The disappearance of Maura Murray in February 2004 is so long, complicated, and baffling, we couldn’t possibly cover all the details here, but the case has been covered in length by E! News as well as in a six-part documentary series and an ongoing podcast with over 60 episodes as of this writing. So there’s no shortage of information out there.
But here’s the short version: 21-year-old nursing student Maura Murray emailed her professors at the University of Massachusetts Amherst that she would be missing class due to a death in her family. This was a lie. She emailed her boyfriend, packed up a bag, took $280 out of an ATM, spent $40 of that at a liquor store and started driving.
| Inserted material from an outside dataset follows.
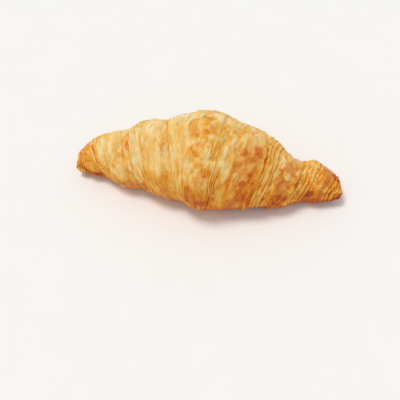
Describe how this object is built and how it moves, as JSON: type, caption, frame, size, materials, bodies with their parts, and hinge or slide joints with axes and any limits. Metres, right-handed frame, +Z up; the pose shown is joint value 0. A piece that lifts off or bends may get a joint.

Between 7 and 7:30 p.m., Murray skidded off the road into a snowbank where she got stuck, 140 miles north of Amherst in Haverhill, New Hampshire. A school bus driver stopped to ask if she needed help. She said no, but he called 911 anyway. The police arrived 10 minutes later, and in that 10-minute window, Maura Murray vanished from the face of the Earth.
The police found her textbooks in the car, together with a spilled bottle of wine and a printout of MapQuest directions to Burlington, Vermont. But there was no wallet, no keys, and no cell phone. Oh, and strangest of all: no footprints in the snow anywhere around the car. Is it aliens? This one might be aliens, to be honest.